## What the exercise asks
Repeat all entries exactly.

Rows from a dataset:

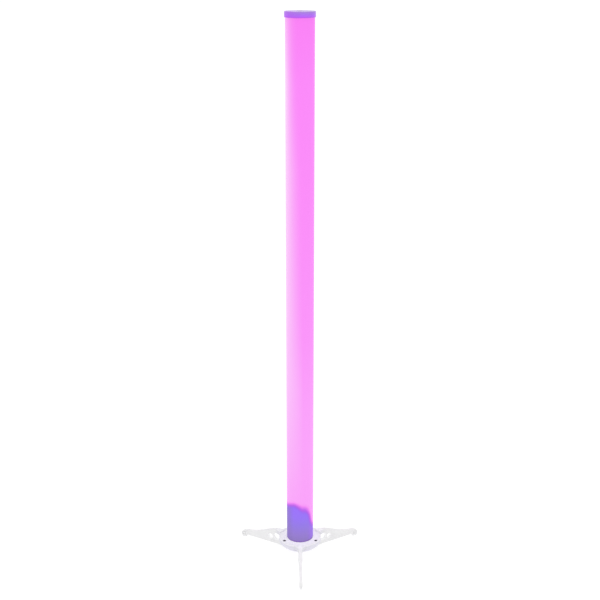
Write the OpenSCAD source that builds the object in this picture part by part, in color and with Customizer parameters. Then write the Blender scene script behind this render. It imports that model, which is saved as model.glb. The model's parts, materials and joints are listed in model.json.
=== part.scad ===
// LED light tube standing on a three-leg foot.
// Millimetres. Z is up and is the tube's axis, the floor is z = 0, and the front leg points along -Y.

/* [Tube] */
// Height of the whole light above the floor
overall_h = 1015.4; // [1000:0.1:1030]
// Outer diameter of the frosted tube
tube_d = 50; // [50:0.1:50.4]
// Wall thickness of the frosted tube
tube_wall = 2; // [2:0.05:2.1]
// Outer diameter of the top cap
cap_d = 53.2; // [52.6:0.1:55]
// Height of the top cap that shows
cap_h = 10.2; // [9.8:0.1:11]
// Height of the lower end cap's rim that shows below the frosted tube
rim_h = 2.6; // [2:0.1:3]
// Thread hole diameter in the top insert
insert_hole_d = 5.2; // [5:0.1:5.6]

/* [Light engine] */
// Side of the square aluminium spine
spine_w = 12; // [11.6:0.1:12]
// Width of each LED strip
strip_w = 10; // [8:0.5:10]
// Distance between two LEDs on a strip
chip_pitch = 33.3; // [33:0.1:40]
// Side of each LED
chip_w = 5; // [3:0.1:5]

/* [Foot] */
// Distance from the axis to the leg tips
leg_reach = 132; // [130:0.5:135]
// Height of the ridge along the top of each leg's root
ridge_z = 36.7; // [36.5:0.1:38]
// Leg thickness where it meets the hub
root_t = 8; // [7.6:0.1:8.6]
// Leg thickness at the tip
tip_t = 4.2; // [4:0.1:4.6]
// Height of each leg's lower edge above the floor
under_z = 5.5; // [5:0.1:6]
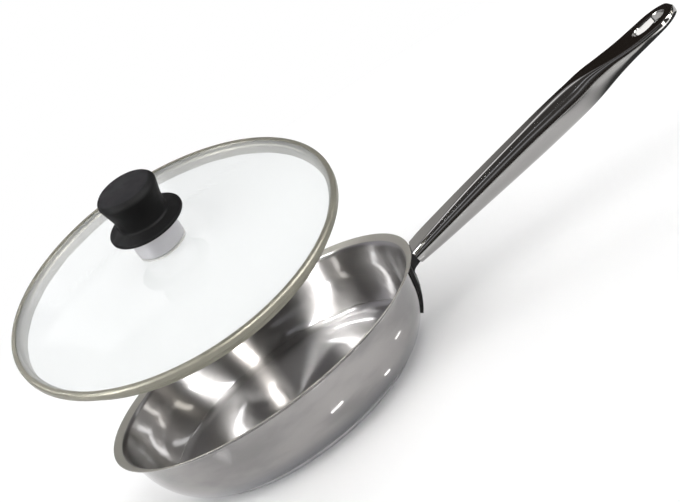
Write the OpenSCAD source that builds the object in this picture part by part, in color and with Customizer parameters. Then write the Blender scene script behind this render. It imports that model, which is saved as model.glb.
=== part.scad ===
// Frying pan with a domed glass lid, in millimetres.
// The pan stands on z = 0 with its centre on the Z axis, and its handle runs out along +X.
// The lid is drawn shut and then turned up and back about one slanted axis, to where it is held open.

/* [Pan shell] */
// Outer radius of the pouring lip
rim_r = 122; // [110:1:150]
// Height of the lip's edge above the table
rim_h = 51.7; // [46:0.1:70]
// Thickness of the drawn steel shell
shell_t = 0.8; // [0.6:0.1:1.5]
// Slope of the lip above the horizontal, in degrees
lip_slope = 30; // [20:1:40]
// Width of the lip, from the neck to its edge
lip_w = 7.2; // [5:0.1:10]
// Lean of the upper wall away from the vertical, in degrees
wall_lean = 9.5; // [5:0.5:14]
// Slope above the horizontal at which the floor's bend passes into the wall's bend, in degrees
foot_slope = 47; // [40:1:60]
// Height of the corner that the bend between the lower and the upper wall rounds off
knee_h = 18.6; // [14:0.1:24]
// Bend radius where the wall turns out into the lip
neck_bend = 4; // [2:0.5:6]
// Bend radius between the floor and the lower wall
foot_bend = 12; // [3:0.5:14]

/* [Sandwich base] */
// Radius of the capsule under the pan
base_r = 91.8; // [80:0.1:92]
// Height of the capsule, up to the underside of the shell
base_h = 3.6; // [3:0.1:7]
// Thickness of the capsule's steel sheet
cap_t = 0.6; // [0.4:0.1:1]
// Bend radius of the capsule's lower edge
cap_bend = 1.6; // [1:0.1:2.5]
// Clearance round the aluminium disc inside the capsule
core_gap = 0.2; // [0.1:0.05:0.4]

/* [Handle] */
// Length of the handle along its slope
handle_len = 226; // [180:1:260]
// Slope of the handle above the horizontal, in degrees
handle_rise = 11.8; // [6:0.1:20]
// Gap between the lip's edge and the handle's end
handle_gap = 1.6; // [1.5:0.1:5]
// Drop from the lip's edge to the middle of the handle's end
handle_drop = 4.3; // [2:0.1:9]
// Width of the handle at the grip
grip_w = 24; // [20:0.5:32]
// Height of the handle at the grip
grip_h = 23.6; // [18:0.1:30]
// Thickness of the handle's sheet
handle_t = 1; // [0.8:0.1:1.5]
// Length of the hanging eye
eye_len = 23.6; // [16:0.1:30]
// Width of the hanging eye
eye_w = 15; // [8:0.5:18]
// Land between the eye and the handle's end
eye_land = 6.6; // [4:0.1:12]
// Thickness of the bracket plate on the wall
bracket_t = 2; // [1.2:0.1:3]
// Width of the bracket plate
bracket_w = 26; // [18:1:32]
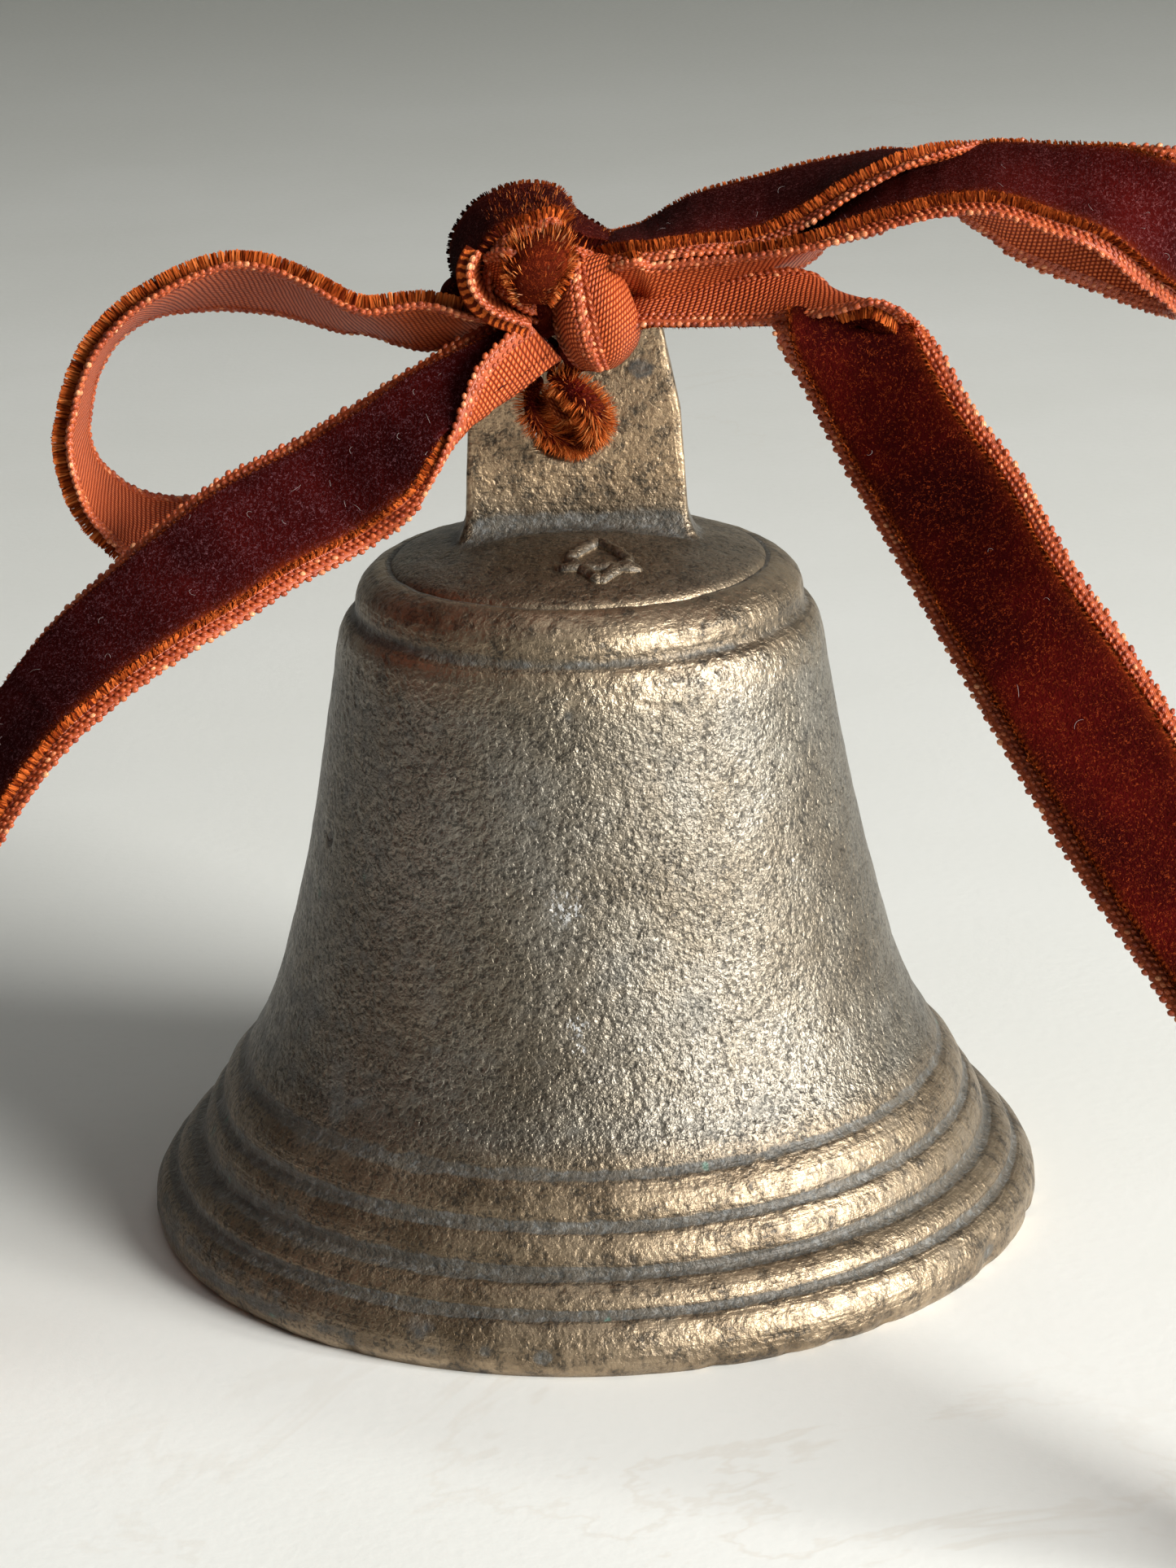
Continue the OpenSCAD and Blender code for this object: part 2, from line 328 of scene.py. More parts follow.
# ---------------------------------------------------------------- bronze
def bronze_material():
    k = Mat("aged_bronze")
    v = k.coords()
    # the cavity attribute holds the hollows and also painted shade on the side away from the light
    cav_and_shade = k.attr("cav_and_shade")
    worn = k.attr("worn")
    brushed = k.attr("brushed")
    big = k.noise(v, 55.0, 3.0, 0.55)
    mid = k.noise(v, 240.0, 4.0, 0.6)
    lump = k.noise(v, 900.0, 2.0, 0.5)
    grain = k.noise(v, 3300.0, 2.5, 0.62, 0.35)
    pit = k.voronoi(v, 1500.0, "SMOOTH_F1")
    speck = k.voronoi(v, 820.0, "F1")
    fine = k.noise(v, 5200.0, 1.0, 0.5)
    # brushed lines that run round the bell: noise squeezed along z
    sx = k.n("ShaderNodeMapping")
    sx.inputs["Scale"].default_value = (140.0, 140.0, 3600.0)
    k.put(sx.inputs["Vector"], v)
    brush = k.noise(sx.outputs[0], 1.0, 3.0, 0.6)

    tone = k.math("ADD", k.math("MULTIPLY", mid, 0.45), k.math("MULTIPLY", big, 0.55))
    metal = k.ramp(tone, [(0.34, (0.150, 0.118, 0.080)), (0.48, (0.222, 0.188, 0.142)), (0.60, (0.285, 0.254, 0.208)), (0.74, (0.320, 0.284, 0.228))])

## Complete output
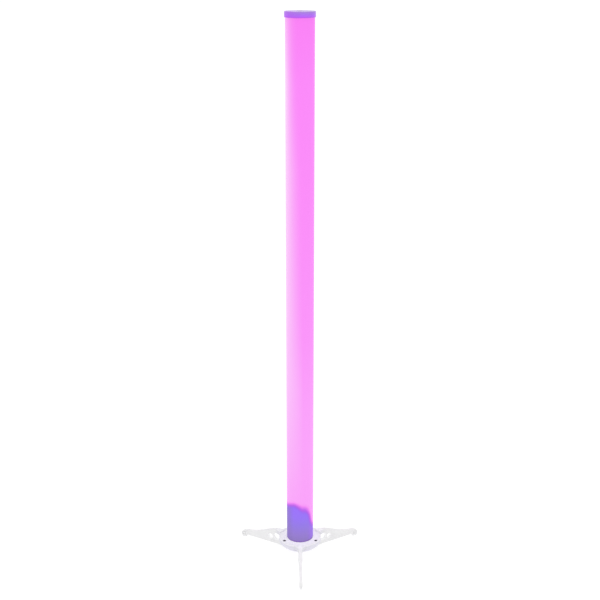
Write the OpenSCAD source that builds the object in this picture part by part, in color and with Customizer parameters. Then write the Blender scene script behind this render. It imports that model, which is saved as model.glb. The model's parts, materials and joints are listed in model.json.
=== part.scad ===
// LED light tube standing on a three-leg foot.
// Millimetres. Z is up and is the tube's axis, the floor is z = 0, and the front leg points along -Y.

/* [Tube] */
// Height of the whole light above the floor
overall_h = 1015.4; // [1000:0.1:1030]
// Outer diameter of the frosted tube
tube_d = 50; // [50:0.1:50.4]
// Wall thickness of the frosted tube
tube_wall = 2; // [2:0.05:2.1]
// Outer diameter of the top cap
cap_d = 53.2; // [52.6:0.1:55]
// Height of the top cap that shows
cap_h = 10.2; // [9.8:0.1:11]
// Height of the lower end cap's rim that shows below the frosted tube
rim_h = 2.6; // [2:0.1:3]
// Thread hole diameter in the top insert
insert_hole_d = 5.2; // [5:0.1:5.6]

/* [Light engine] */
// Side of the square aluminium spine
spine_w = 12; // [11.6:0.1:12]
// Width of each LED strip
strip_w = 10; // [8:0.5:10]
// Distance between two LEDs on a strip
chip_pitch = 33.3; // [33:0.1:40]
// Side of each LED
chip_w = 5; // [3:0.1:5]

/* [Foot] */
// Distance from the axis to the leg tips
leg_reach = 132; // [130:0.5:135]
// Height of the ridge along the top of each leg's root
ridge_z = 36.7; // [36.5:0.1:38]
// Leg thickness where it meets the hub
root_t = 8; // [7.6:0.1:8.6]
// Leg thickness at the tip
tip_t = 4.2; // [4:0.1:4.6]
// Height of each leg's lower edge above the floor
under_z = 5.5; // [5:0.1:6]
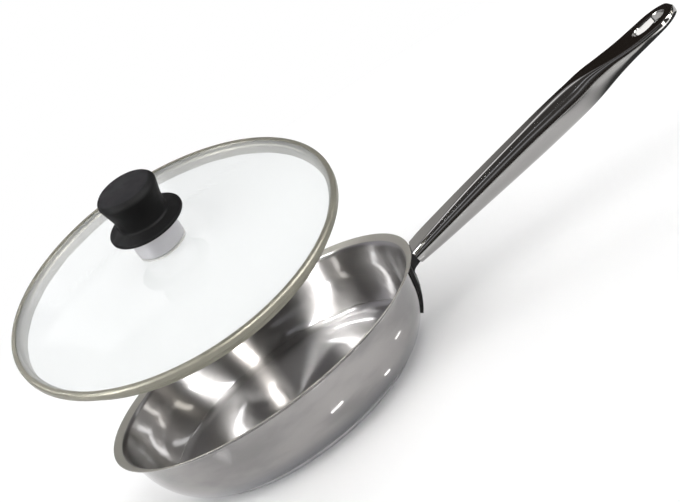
Write the OpenSCAD source that builds the object in this picture part by part, in color and with Customizer parameters. Then write the Blender scene script behind this render. It imports that model, which is saved as model.glb.
=== part.scad ===
// Frying pan with a domed glass lid, in millimetres.
// The pan stands on z = 0 with its centre on the Z axis, and its handle runs out along +X.
// The lid is drawn shut and then turned up and back about one slanted axis, to where it is held open.

/* [Pan shell] */
// Outer radius of the pouring lip
rim_r = 122; // [110:1:150]
// Height of the lip's edge above the table
rim_h = 51.7; // [46:0.1:70]
// Thickness of the drawn steel shell
shell_t = 0.8; // [0.6:0.1:1.5]
// Slope of the lip above the horizontal, in degrees
lip_slope = 30; // [20:1:40]
// Width of the lip, from the neck to its edge
lip_w = 7.2; // [5:0.1:10]
// Lean of the upper wall away from the vertical, in degrees
wall_lean = 9.5; // [5:0.5:14]
// Slope above the horizontal at which the floor's bend passes into the wall's bend, in degrees
foot_slope = 47; // [40:1:60]
// Height of the corner that the bend between the lower and the upper wall rounds off
knee_h = 18.6; // [14:0.1:24]
// Bend radius where the wall turns out into the lip
neck_bend = 4; // [2:0.5:6]
// Bend radius between the floor and the lower wall
foot_bend = 12; // [3:0.5:14]

/* [Sandwich base] */
// Radius of the capsule under the pan
base_r = 91.8; // [80:0.1:92]
// Height of the capsule, up to the underside of the shell
base_h = 3.6; // [3:0.1:7]
// Thickness of the capsule's steel sheet
cap_t = 0.6; // [0.4:0.1:1]
// Bend radius of the capsule's lower edge
cap_bend = 1.6; // [1:0.1:2.5]
// Clearance round the aluminium disc inside the capsule
core_gap = 0.2; // [0.1:0.05:0.4]

/* [Handle] */
// Length of the handle along its slope
handle_len = 226; // [180:1:260]
// Slope of the handle above the horizontal, in degrees
handle_rise = 11.8; // [6:0.1:20]
// Gap between the lip's edge and the handle's end
handle_gap = 1.6; // [1.5:0.1:5]
// Drop from the lip's edge to the middle of the handle's end
handle_drop = 4.3; // [2:0.1:9]
// Width of the handle at the grip
grip_w = 24; // [20:0.5:32]
// Height of the handle at the grip
grip_h = 23.6; // [18:0.1:30]
// Thickness of the handle's sheet
handle_t = 1; // [0.8:0.1:1.5]
// Length of the hanging eye
eye_len = 23.6; // [16:0.1:30]
// Width of the hanging eye
eye_w = 15; // [8:0.5:18]
// Land between the eye and the handle's end
eye_land = 6.6; // [4:0.1:12]
// Thickness of the bracket plate on the wall
bracket_t = 2; // [1.2:0.1:3]
// Width of the bracket plate
bracket_w = 26; // [18:1:32]
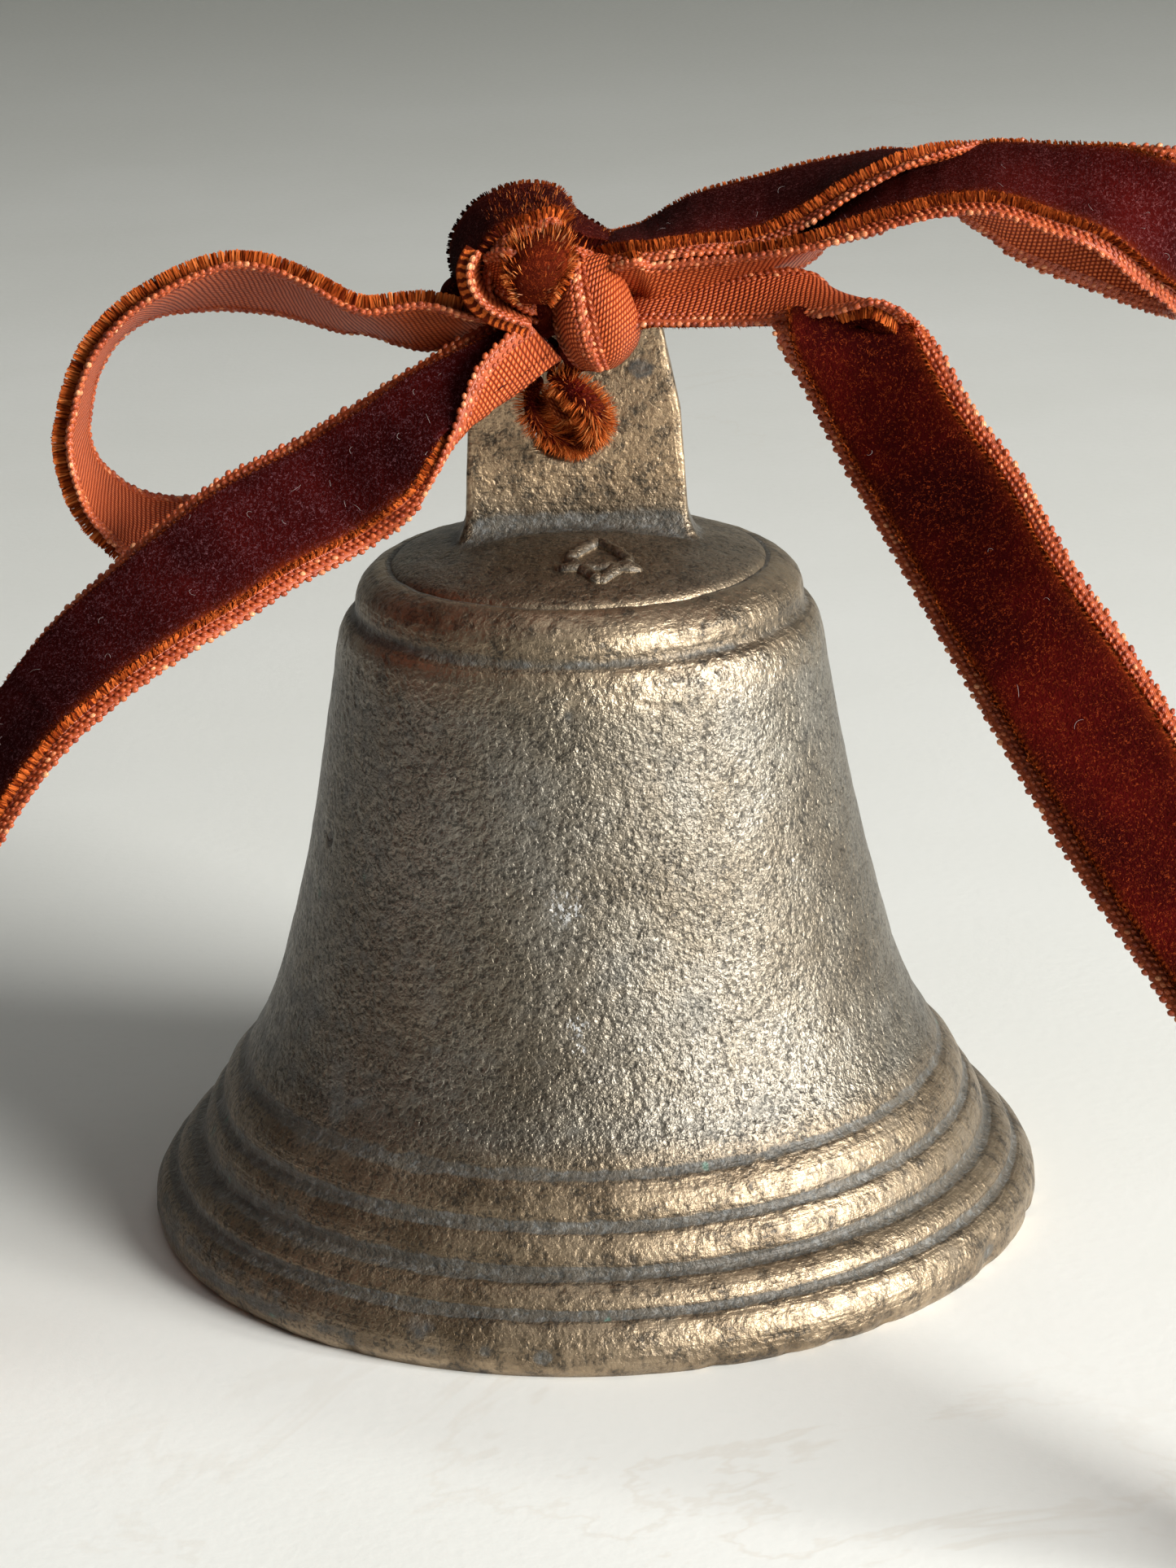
Continue the OpenSCAD and Blender code for this object: part 2, from line 328 of scene.py. More parts follow.
# ---------------------------------------------------------------- bronze
def bronze_material():
    k = Mat("aged_bronze")
    v = k.coords()
    # the cavity attribute holds the hollows and also painted shade on the side away from the light
    cav_and_shade = k.attr("cav_and_shade")
    worn = k.attr("worn")
    brushed = k.attr("brushed")
    big = k.noise(v, 55.0, 3.0, 0.55)
    mid = k.noise(v, 240.0, 4.0, 0.6)
    lump = k.noise(v, 900.0, 2.0, 0.5)
    grain = k.noise(v, 3300.0, 2.5, 0.62, 0.35)
    pit = k.voronoi(v, 1500.0, "SMOOTH_F1")
    speck = k.voronoi(v, 820.0, "F1")
    fine = k.noise(v, 5200.0, 1.0, 0.5)
    # brushed lines that run round the bell: noise squeezed along z
    sx = k.n("ShaderNodeMapping")
    sx.inputs["Scale"].default_value = (140.0, 140.0, 3600.0)
    k.put(sx.inputs["Vector"], v)
    brush = k.noise(sx.outputs[0], 1.0, 3.0, 0.6)

    tone = k.math("ADD", k.math("MULTIPLY", mid, 0.45), k.math("MULTIPLY", big, 0.55))
    metal = k.ramp(tone, [(0.34, (0.150, 0.118, 0.080)), (0.48, (0.222, 0.188, 0.142)), (0.60, (0.285, 0.254, 0.208)), (0.74, (0.320, 0.284, 0.228))])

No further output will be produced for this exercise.